> **Raw data**
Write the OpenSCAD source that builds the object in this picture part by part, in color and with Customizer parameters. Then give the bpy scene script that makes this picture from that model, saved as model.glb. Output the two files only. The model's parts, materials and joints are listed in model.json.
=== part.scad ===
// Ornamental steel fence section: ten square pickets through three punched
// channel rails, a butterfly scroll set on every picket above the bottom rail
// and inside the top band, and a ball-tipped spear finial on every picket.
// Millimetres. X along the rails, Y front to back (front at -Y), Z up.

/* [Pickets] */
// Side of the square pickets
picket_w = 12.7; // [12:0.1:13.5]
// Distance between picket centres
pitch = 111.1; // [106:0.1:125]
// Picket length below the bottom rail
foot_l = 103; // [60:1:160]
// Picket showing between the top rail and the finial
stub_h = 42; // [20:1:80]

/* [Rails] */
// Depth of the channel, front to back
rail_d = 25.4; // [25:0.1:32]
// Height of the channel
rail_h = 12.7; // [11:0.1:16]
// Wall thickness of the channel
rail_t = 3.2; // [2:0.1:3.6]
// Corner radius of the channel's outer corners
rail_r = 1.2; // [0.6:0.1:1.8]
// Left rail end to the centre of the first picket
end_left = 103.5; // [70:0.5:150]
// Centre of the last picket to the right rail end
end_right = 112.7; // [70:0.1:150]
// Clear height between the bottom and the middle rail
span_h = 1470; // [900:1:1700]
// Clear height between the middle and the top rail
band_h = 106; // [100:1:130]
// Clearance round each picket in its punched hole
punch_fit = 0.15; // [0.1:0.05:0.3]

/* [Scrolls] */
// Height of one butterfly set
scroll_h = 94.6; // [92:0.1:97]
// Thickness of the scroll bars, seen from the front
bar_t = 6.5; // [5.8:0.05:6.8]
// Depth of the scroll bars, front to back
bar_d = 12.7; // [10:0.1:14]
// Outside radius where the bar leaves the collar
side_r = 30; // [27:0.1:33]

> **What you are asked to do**
Retype all of the material above with every character intact.

> **Exercise answer**
Write the OpenSCAD source that builds the object in this picture part by part, in color and with Customizer parameters. Then give the bpy scene script that makes this picture from that model, saved as model.glb. Output the two files only. The model's parts, materials and joints are listed in model.json.
=== part.scad ===
// Ornamental steel fence section: ten square pickets through three punched
// channel rails, a butterfly scroll set on every picket above the bottom rail
// and inside the top band, and a ball-tipped spear finial on every picket.
// Millimetres. X along the rails, Y front to back (front at -Y), Z up.

/* [Pickets] */
// Side of the square pickets
picket_w = 12.7; // [12:0.1:13.5]
// Distance between picket centres
pitch = 111.1; // [106:0.1:125]
// Picket length below the bottom rail
foot_l = 103; // [60:1:160]
// Picket showing between the top rail and the finial
stub_h = 42; // [20:1:80]

/* [Rails] */
// Depth of the channel, front to back
rail_d = 25.4; // [25:0.1:32]
// Height of the channel
rail_h = 12.7; // [11:0.1:16]
// Wall thickness of the channel
rail_t = 3.2; // [2:0.1:3.6]
// Corner radius of the channel's outer corners
rail_r = 1.2; // [0.6:0.1:1.8]
// Left rail end to the centre of the first picket
end_left = 103.5; // [70:0.5:150]
// Centre of the last picket to the right rail end
end_right = 112.7; // [70:0.1:150]
// Clear height between the bottom and the middle rail
span_h = 1470; // [900:1:1700]
// Clear height between the middle and the top rail
band_h = 106; // [100:1:130]
// Clearance round each picket in its punched hole
punch_fit = 0.15; // [0.1:0.05:0.3]

/* [Scrolls] */
// Height of one butterfly set
scroll_h = 94.6; // [92:0.1:97]
// Thickness of the scroll bars, seen from the front
bar_t = 6.5; // [5.8:0.05:6.8]
// Depth of the scroll bars, front to back
bar_d = 12.7; // [10:0.1:14]
// Outside radius where the bar leaves the collar
side_r = 30; // [27:0.1:33]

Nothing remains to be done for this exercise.